_GIVEN EXERCISE_:
All entries should be output exactly as they stand.

_EXERCISE MATERIALS_:
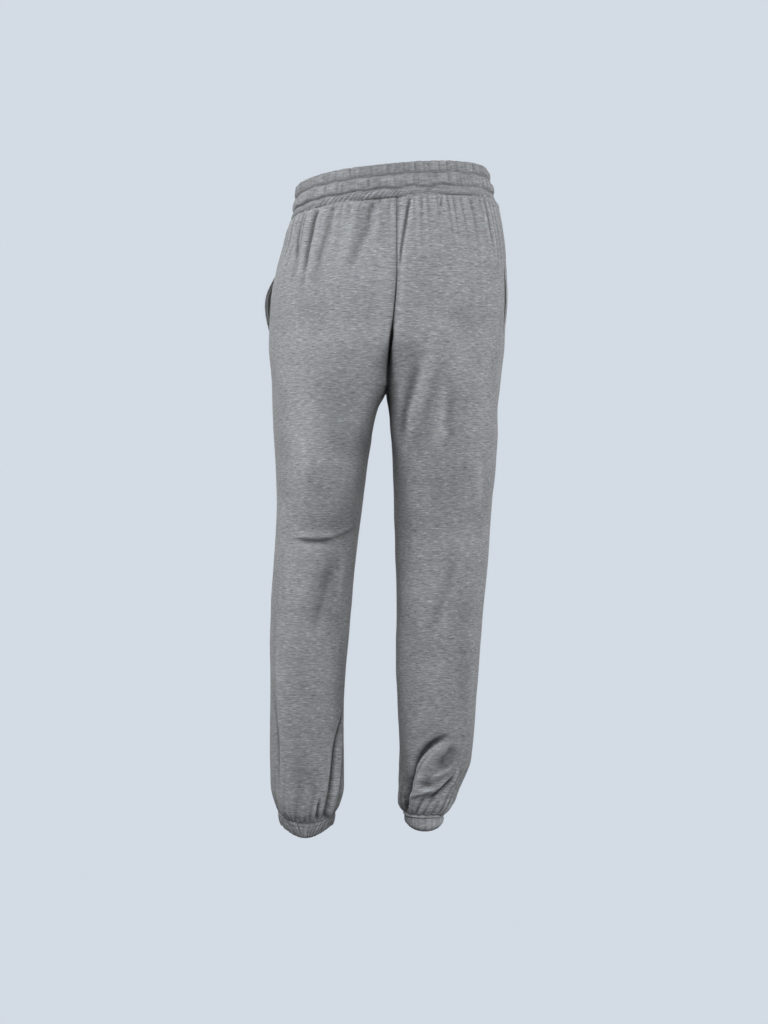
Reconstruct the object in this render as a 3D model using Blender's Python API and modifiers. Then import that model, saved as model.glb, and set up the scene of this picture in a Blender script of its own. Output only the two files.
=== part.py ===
"""Jogger sweatpants in the shape they have when worn, with nobody inside.

Metres, +Z up.  The origin is the middle of the waistband's top edge.  The wearer faces -Y, so the
wearer's left leg is at +X.  Every cloth piece is an open surface, lofted through sections worked
out from the tables below, with a Solidify modifier that gives it its thickness towards the inside.
"""
from collections import namedtuple
import math

import bmesh
import bpy
from mathutils import Vector
import numpy as np

# Thickness of the cloths, and the clearance that sewn pieces keep from each other.
LEG_CLOTH = 0.0018
BAND_CLOTH = 0.0036
CUFF_CLOTH = 0.0030
POCKET_CLOTH = 0.0010
SEAM_GAP = 0.0003
CUFF_GAP = 0.0007

# Heights of the main levels, below the top of the waistband.
PANEL_TOP = -0.0500
CROTCH = -0.3160
FORK_RISE = 0.100

# The waist is not level: it drops towards the wearer's left and its back edge is a little higher.
WAIST_ROLL = -0.084
WAIST_PITCH = 0.042
WAIST_TILT_ENDS = -0.230

# How full the round sections are: 2 is an ellipse, more is squarer.
HIP_FULLNESS = 2.30
LEG_FULLNESS = 2.15

# A horizontal section of one half of the garment, as it is worked out at a height: the X of its
# outer side, of its inner side and of its fullest place, and the Y of its middle, back, front and
# of the inner ends of its back and front.
Section = namedtuple(
    "Section", "centre outer inner middle_y back front back_end front_end fullness"
)

# How far the back and the front stand from the line between the two side seams.
Depth = namedtuple("Depth", "height back front")
BODY_DEPTH = (
    Depth(0.000, 0.1060, -0.1060),
    Depth(-0.050, 0.1120, -0.1100),
    Depth(-0.088, 0.1205, -0.1130),
    Depth(-0.124, 0.1290, -0.1155),
    Depth(-0.179, 0.1370, -0.1180),
    Depth(-0.252, 0.1350, -0.1190),
    Depth(-0.306, 0.1250, -0.1185),
    Depth(-0.342, 0.1180, -0.1175),
    Depth(-0.452, 0.0985, -0.1080),
    Depth(-0.542, 0.0800, -0.0980),
    Depth(-0.633, 0.0800, -0.0830),
    Depth(-0.785, 0.0790, -0.0670),
    Depth(-0.906, 0.0700, -0.0610),
    Depth(-0.930, 0.0620, -0.0520),
    Depth(-0.944, 0.0400, -0.0360),
)

# The plane between the two legs leans a little, because the wearer's weight is on the right leg.
Middle = namedtuple("Middle", "height x")
MIDDLE_PLANE = (
    Middle(0.000, -0.005),
    Middle(-0.150, -0.005),
    Middle(-0.240, 0.002),
    Middle(CROTCH, 0.009),
    Middle(-0.944, 0.033),
)

# Outer edge, inner edge (below the crotch) and side seam of each leg, and how far it stands back.
Leg = namedtuple("Leg", "height outer inner seam set_back")
LEFT_LEG = (
    Leg(0.000, 0.1440, 0.0000, 0.004, 0.000),
    Leg(-0.026, 0.1450, 0.0000, 0.004, 0.000),
    Leg(-0.050, 0.1520, 0.0000, 0.004, 0.000),
    Leg(-0.068, 0.1600, 0.0000, 0.004, 0.000),
    Leg(-0.088, 0.1660, 0.0000, 0.005, 0.000),
    Leg(-0.124, 0.1760, 0.0000, 0.006, 0.000),
    Leg(-0.179, 0.1845, 0.0000, 0.006, 0.000),
    Leg(-0.252, 0.1855, 0.0000, 0.006, 0.000),
    Leg(-0.316, 0.1825, 0.0092, 0.006, 0.000),
    Leg(-0.342, 0.1820, 0.0200, 0.006, 0.000),
    Leg(-0.397, 0.1795, 0.0333, 0.006, 0.000),
    Leg(-0.488, 0.1760, 0.0455, 0.006, 0.002),
    Leg(-0.542, 0.1785, 0.0525, 0.006, 0.003),
    Leg(-0.633, 0.1840, 0.0615, 0.006, 0.006),
    Leg(-0.785, 0.1855, 0.0730, 0.006, 0.010),
    Leg(-0.906, 0.1850, 0.0742, 0.005, 0.013),
    Leg(-0.932, 0.1775, 0.0820, 0.004, 0.014),
    Leg(-0.944, 0.1710, 0.0890, 0.003, 0.014),
)
RIGHT_LEG = (
    Leg(0.000, -0.1420, 0.0000, 0.034, 0.000),
    Leg(-0.026, -0.1455, 0.0000, 0.034, 0.000),
    Leg(-0.050, -0.1545, 0.0000, 0.036, 0.000),
    Leg(-0.088, -0.1650, 0.0000, 0.038, 0.000),
    Leg(-0.124, -0.1700, 0.0000, 0.040, 0.000),
    Leg(-0.179, -0.1705, 0.0000, 0.040, 0.000),
    Leg(-0.252, -0.1670, 0.0000, 0.038, 0.000),
    Leg(-0.316, -0.1605, 0.0088, 0.034, 0.000),
    Leg(-0.342, -0.1580, 0.0076, 0.032, 0.000),
    Leg(-0.397, -0.1560, 0.0020, 0.028, 0.000),
    Leg(-0.488, -0.1500, -0.0015, 0.022, 0.000),
    Leg(-0.542, -0.1455, -0.0032, 0.018, 0.000),
    Leg(-0.633, -0.1380, -0.0048, 0.012, -0.001),
    Leg(-0.785, -0.1262, -0.0070, 0.008, -0.002),
    Leg(-0.875, -0.1180, -0.0095, 0.006, -0.003),
    Leg(-0.910, -0.1040, -0.0095, 0.006, -0.003),
    Leg(-0.928, -0.0950, -0.0100, 0.005, -0.003),
    Leg(-0.938, -0.0770, -0.0175, 0.004, -0.003),
)

# The hems and cuffs slope down towards the back, where the cuff's lower edge is pinched narrower.
Hem = namedtuple("Hem", "end cuff_bottom slope slope_starts pinch")
HEMS = {
    "left": Hem(end=-0.944, cuff_bottom=-0.9690, slope=0.40, slope_starts=-0.850, pinch=0.60),
    "right": Hem(end=-0.938, cuff_bottom=-0.9645, slope=0.30, slope_starts=-0.850, pinch=0.30),
}
# How far a cuff is drawn in on each of its rows, from its top edge to its bottom edge.
CUFF_DRAWN_IN = (0.0012, 0.0002, 0.0000, 0.0006, 0.0022)
LEGS = {"left": LEFT_LEG, "right": RIGHT_LEG}
OUTWARD = {"left": 1.0, "right": -1.0}

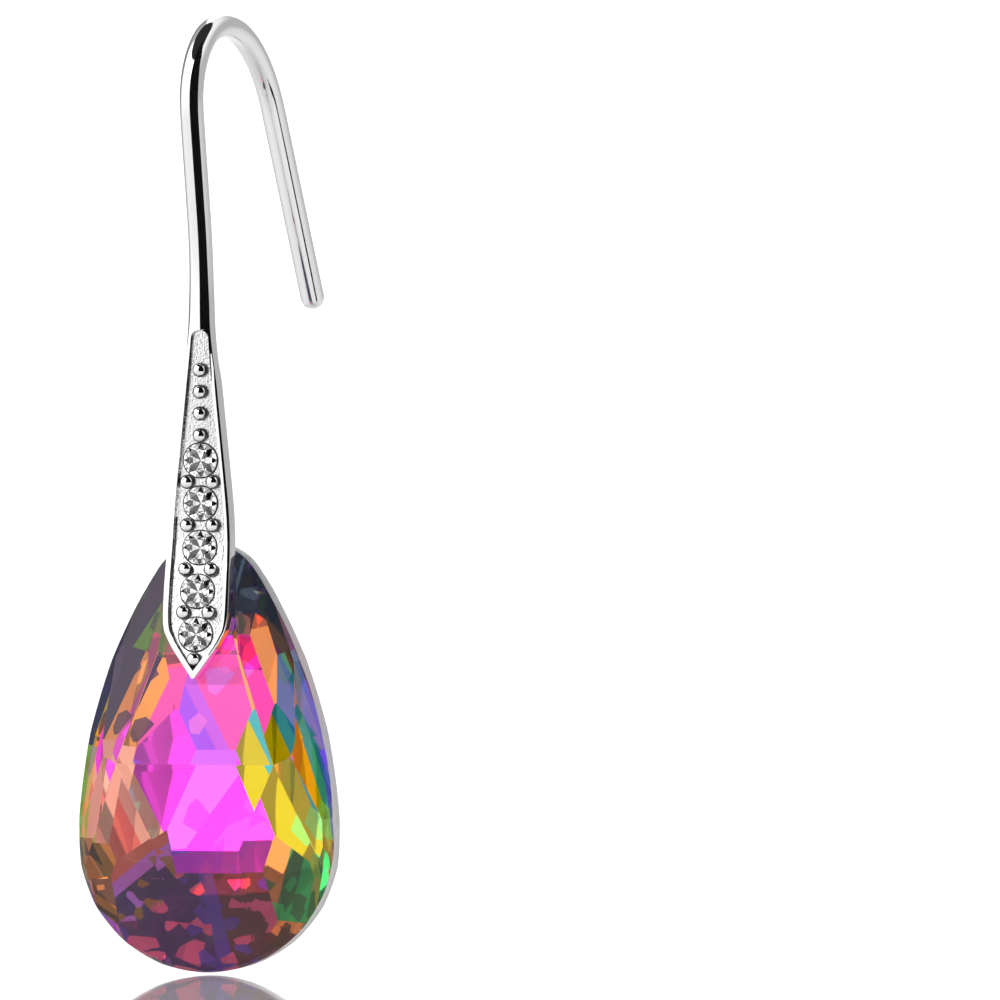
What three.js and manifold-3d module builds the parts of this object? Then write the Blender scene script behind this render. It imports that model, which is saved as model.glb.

_EXPECTED ANSWER_:
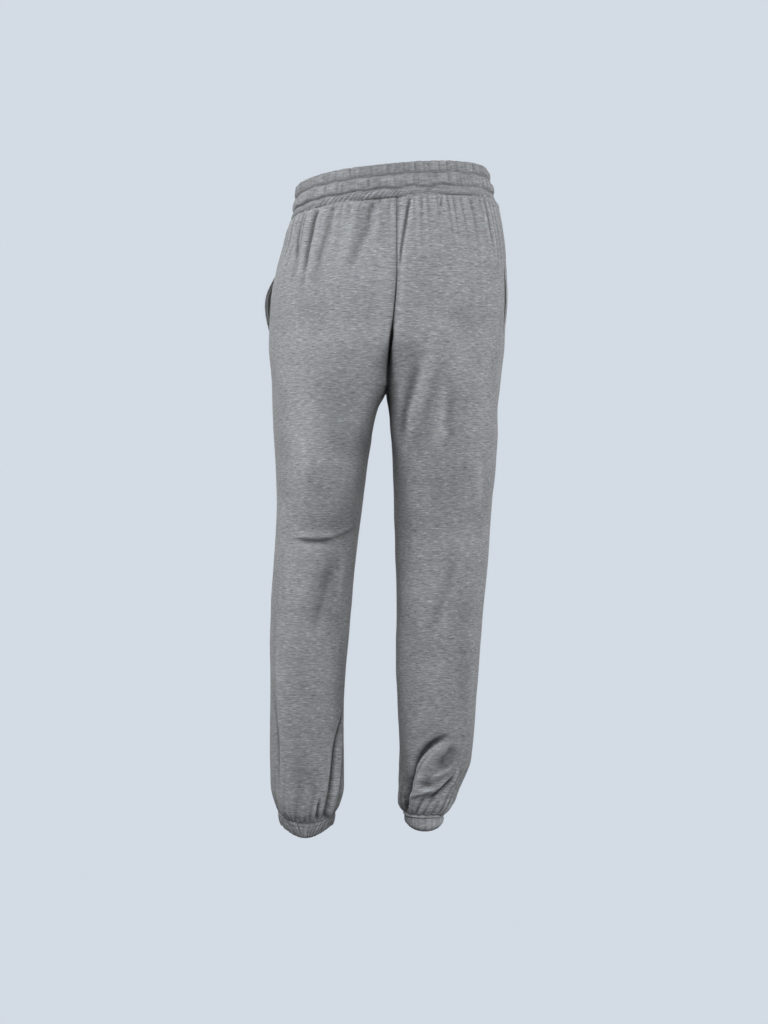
Reconstruct the object in this render as a 3D model using Blender's Python API and modifiers. Then import that model, saved as model.glb, and set up the scene of this picture in a Blender script of its own. Output only the two files.
=== part.py ===
"""Jogger sweatpants in the shape they have when worn, with nobody inside.

Metres, +Z up.  The origin is the middle of the waistband's top edge.  The wearer faces -Y, so the
wearer's left leg is at +X.  Every cloth piece is an open surface, lofted through sections worked
out from the tables below, with a Solidify modifier that gives it its thickness towards the inside.
"""
from collections import namedtuple
import math

import bmesh
import bpy
from mathutils import Vector
import numpy as np

# Thickness of the cloths, and the clearance that sewn pieces keep from each other.
LEG_CLOTH = 0.0018
BAND_CLOTH = 0.0036
CUFF_CLOTH = 0.0030
POCKET_CLOTH = 0.0010
SEAM_GAP = 0.0003
CUFF_GAP = 0.0007

# Heights of the main levels, below the top of the waistband.
PANEL_TOP = -0.0500
CROTCH = -0.3160
FORK_RISE = 0.100

# The waist is not level: it drops towards the wearer's left and its back edge is a little higher.
WAIST_ROLL = -0.084
WAIST_PITCH = 0.042
WAIST_TILT_ENDS = -0.230

# How full the round sections are: 2 is an ellipse, more is squarer.
HIP_FULLNESS = 2.30
LEG_FULLNESS = 2.15

# A horizontal section of one half of the garment, as it is worked out at a height: the X of its
# outer side, of its inner side and of its fullest place, and the Y of its middle, back, front and
# of the inner ends of its back and front.
Section = namedtuple(
    "Section", "centre outer inner middle_y back front back_end front_end fullness"
)

# How far the back and the front stand from the line between the two side seams.
Depth = namedtuple("Depth", "height back front")
BODY_DEPTH = (
    Depth(0.000, 0.1060, -0.1060),
    Depth(-0.050, 0.1120, -0.1100),
    Depth(-0.088, 0.1205, -0.1130),
    Depth(-0.124, 0.1290, -0.1155),
    Depth(-0.179, 0.1370, -0.1180),
    Depth(-0.252, 0.1350, -0.1190),
    Depth(-0.306, 0.1250, -0.1185),
    Depth(-0.342, 0.1180, -0.1175),
    Depth(-0.452, 0.0985, -0.1080),
    Depth(-0.542, 0.0800, -0.0980),
    Depth(-0.633, 0.0800, -0.0830),
    Depth(-0.785, 0.0790, -0.0670),
    Depth(-0.906, 0.0700, -0.0610),
    Depth(-0.930, 0.0620, -0.0520),
    Depth(-0.944, 0.0400, -0.0360),
)

# The plane between the two legs leans a little, because the wearer's weight is on the right leg.
Middle = namedtuple("Middle", "height x")
MIDDLE_PLANE = (
    Middle(0.000, -0.005),
    Middle(-0.150, -0.005),
    Middle(-0.240, 0.002),
    Middle(CROTCH, 0.009),
    Middle(-0.944, 0.033),
)

# Outer edge, inner edge (below the crotch) and side seam of each leg, and how far it stands back.
Leg = namedtuple("Leg", "height outer inner seam set_back")
LEFT_LEG = (
    Leg(0.000, 0.1440, 0.0000, 0.004, 0.000),
    Leg(-0.026, 0.1450, 0.0000, 0.004, 0.000),
    Leg(-0.050, 0.1520, 0.0000, 0.004, 0.000),
    Leg(-0.068, 0.1600, 0.0000, 0.004, 0.000),
    Leg(-0.088, 0.1660, 0.0000, 0.005, 0.000),
    Leg(-0.124, 0.1760, 0.0000, 0.006, 0.000),
    Leg(-0.179, 0.1845, 0.0000, 0.006, 0.000),
    Leg(-0.252, 0.1855, 0.0000, 0.006, 0.000),
    Leg(-0.316, 0.1825, 0.0092, 0.006, 0.000),
    Leg(-0.342, 0.1820, 0.0200, 0.006, 0.000),
    Leg(-0.397, 0.1795, 0.0333, 0.006, 0.000),
    Leg(-0.488, 0.1760, 0.0455, 0.006, 0.002),
    Leg(-0.542, 0.1785, 0.0525, 0.006, 0.003),
    Leg(-0.633, 0.1840, 0.0615, 0.006, 0.006),
    Leg(-0.785, 0.1855, 0.0730, 0.006, 0.010),
    Leg(-0.906, 0.1850, 0.0742, 0.005, 0.013),
    Leg(-0.932, 0.1775, 0.0820, 0.004, 0.014),
    Leg(-0.944, 0.1710, 0.0890, 0.003, 0.014),
)
RIGHT_LEG = (
    Leg(0.000, -0.1420, 0.0000, 0.034, 0.000),
    Leg(-0.026, -0.1455, 0.0000, 0.034, 0.000),
    Leg(-0.050, -0.1545, 0.0000, 0.036, 0.000),
    Leg(-0.088, -0.1650, 0.0000, 0.038, 0.000),
    Leg(-0.124, -0.1700, 0.0000, 0.040, 0.000),
    Leg(-0.179, -0.1705, 0.0000, 0.040, 0.000),
    Leg(-0.252, -0.1670, 0.0000, 0.038, 0.000),
    Leg(-0.316, -0.1605, 0.0088, 0.034, 0.000),
    Leg(-0.342, -0.1580, 0.0076, 0.032, 0.000),
    Leg(-0.397, -0.1560, 0.0020, 0.028, 0.000),
    Leg(-0.488, -0.1500, -0.0015, 0.022, 0.000),
    Leg(-0.542, -0.1455, -0.0032, 0.018, 0.000),
    Leg(-0.633, -0.1380, -0.0048, 0.012, -0.001),
    Leg(-0.785, -0.1262, -0.0070, 0.008, -0.002),
    Leg(-0.875, -0.1180, -0.0095, 0.006, -0.003),
    Leg(-0.910, -0.1040, -0.0095, 0.006, -0.003),
    Leg(-0.928, -0.0950, -0.0100, 0.005, -0.003),
    Leg(-0.938, -0.0770, -0.0175, 0.004, -0.003),
)

# The hems and cuffs slope down towards the back, where the cuff's lower edge is pinched narrower.
Hem = namedtuple("Hem", "end cuff_bottom slope slope_starts pinch")
HEMS = {
    "left": Hem(end=-0.944, cuff_bottom=-0.9690, slope=0.40, slope_starts=-0.850, pinch=0.60),
    "right": Hem(end=-0.938, cuff_bottom=-0.9645, slope=0.30, slope_starts=-0.850, pinch=0.30),
}
# How far a cuff is drawn in on each of its rows, from its top edge to its bottom edge.
CUFF_DRAWN_IN = (0.0012, 0.0002, 0.0000, 0.0006, 0.0022)
LEGS = {"left": LEFT_LEG, "right": RIGHT_LEG}
OUTWARD = {"left": 1.0, "right": -1.0}

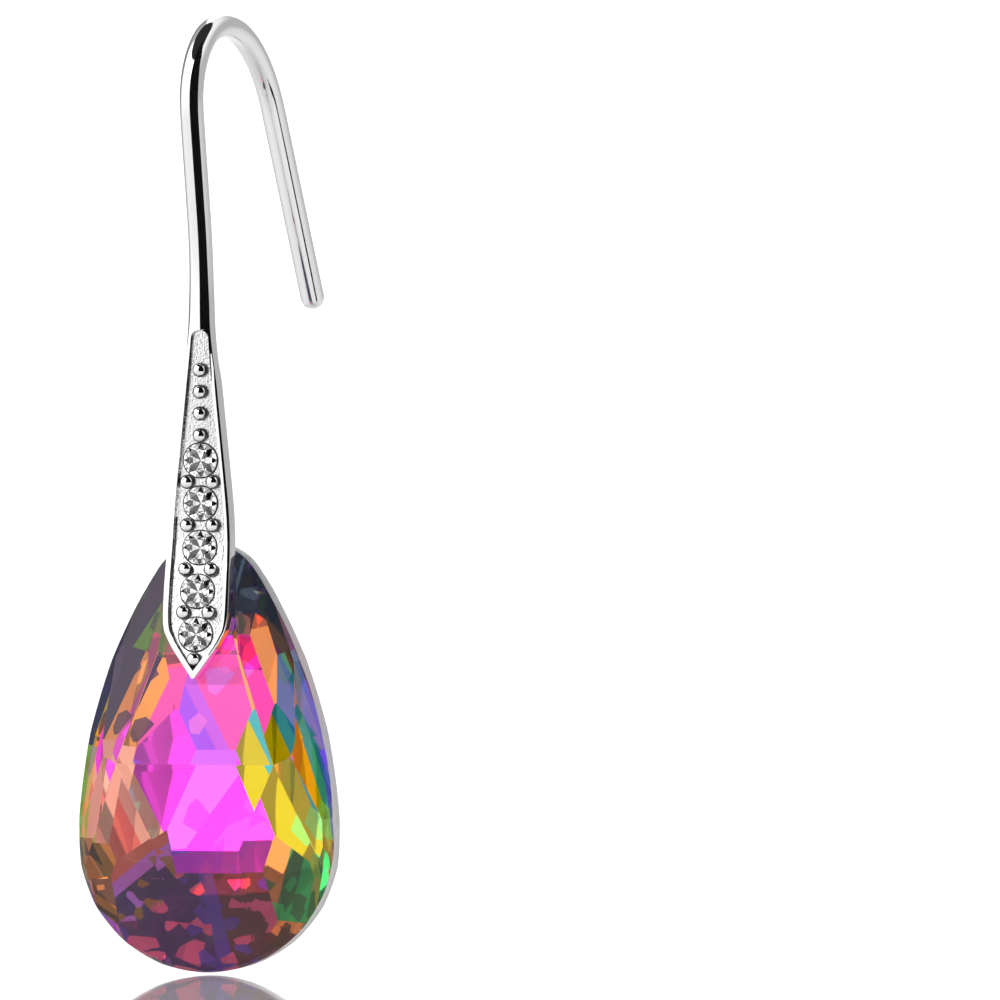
What three.js and manifold-3d module builds the parts of this object? Then write the Blender scene script behind this render. It imports that model, which is saved as model.glb.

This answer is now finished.